### Data lines
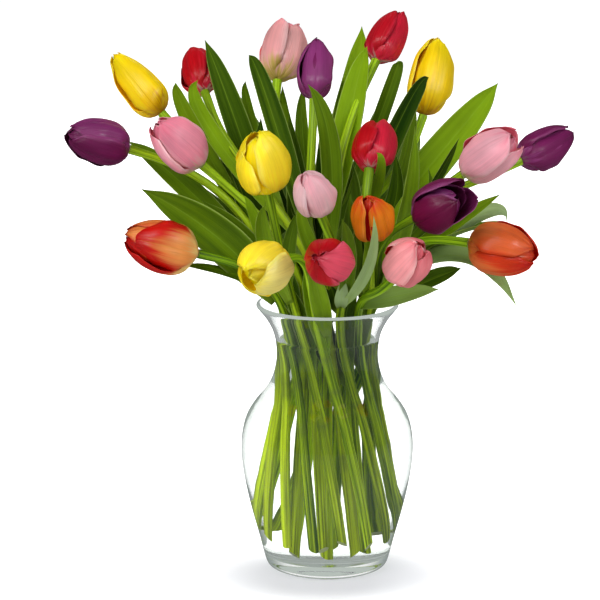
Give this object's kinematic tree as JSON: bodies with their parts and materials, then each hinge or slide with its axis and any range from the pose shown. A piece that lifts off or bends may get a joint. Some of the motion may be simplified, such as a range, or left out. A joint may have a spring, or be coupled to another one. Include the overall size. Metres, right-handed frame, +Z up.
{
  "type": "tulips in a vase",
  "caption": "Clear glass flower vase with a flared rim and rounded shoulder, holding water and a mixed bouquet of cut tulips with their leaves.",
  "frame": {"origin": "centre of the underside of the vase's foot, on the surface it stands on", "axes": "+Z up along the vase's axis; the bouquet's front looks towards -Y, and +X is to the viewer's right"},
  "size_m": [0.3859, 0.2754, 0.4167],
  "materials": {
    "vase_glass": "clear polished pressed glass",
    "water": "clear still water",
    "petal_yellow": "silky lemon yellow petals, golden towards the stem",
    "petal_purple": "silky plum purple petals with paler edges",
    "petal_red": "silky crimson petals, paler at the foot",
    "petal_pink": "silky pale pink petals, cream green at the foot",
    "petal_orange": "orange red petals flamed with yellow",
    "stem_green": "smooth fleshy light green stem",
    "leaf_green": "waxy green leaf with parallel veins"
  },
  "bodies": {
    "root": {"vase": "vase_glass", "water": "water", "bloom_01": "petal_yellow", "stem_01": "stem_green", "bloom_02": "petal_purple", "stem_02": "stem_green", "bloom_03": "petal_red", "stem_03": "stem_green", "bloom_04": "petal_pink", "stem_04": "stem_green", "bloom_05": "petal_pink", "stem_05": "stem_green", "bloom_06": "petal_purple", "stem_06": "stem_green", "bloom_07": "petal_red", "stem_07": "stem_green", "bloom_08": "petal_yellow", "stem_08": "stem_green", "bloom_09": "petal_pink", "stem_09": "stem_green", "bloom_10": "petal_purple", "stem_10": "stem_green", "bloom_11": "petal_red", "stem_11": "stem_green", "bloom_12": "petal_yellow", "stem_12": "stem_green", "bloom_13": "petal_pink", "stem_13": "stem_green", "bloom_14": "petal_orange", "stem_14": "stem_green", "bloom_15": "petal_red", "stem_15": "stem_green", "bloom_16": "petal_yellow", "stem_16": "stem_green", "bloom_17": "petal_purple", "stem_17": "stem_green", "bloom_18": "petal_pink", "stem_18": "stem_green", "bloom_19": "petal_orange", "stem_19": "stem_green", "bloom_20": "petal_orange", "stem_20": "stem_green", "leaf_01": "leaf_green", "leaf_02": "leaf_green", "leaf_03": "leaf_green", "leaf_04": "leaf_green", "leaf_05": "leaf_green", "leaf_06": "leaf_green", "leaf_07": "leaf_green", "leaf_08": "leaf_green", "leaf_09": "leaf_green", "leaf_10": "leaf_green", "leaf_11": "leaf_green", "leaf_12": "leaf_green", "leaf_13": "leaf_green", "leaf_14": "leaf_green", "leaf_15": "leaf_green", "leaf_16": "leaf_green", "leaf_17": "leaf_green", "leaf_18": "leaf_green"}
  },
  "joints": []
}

### Written problem
From the data, pick out every line that includes "materials".

### Solved exercise
Give this object's kinematic tree as JSON: bodies with their parts and materials, then each hinge or slide with its axis and any range from the pose shown. A piece that lifts off or bends may get a joint. Some of the motion may be simplified, such as a range, or left out. A joint may have a spring, or be coupled to another one. Include the overall size. Metres, right-handed frame, +Z up.
  "materials": {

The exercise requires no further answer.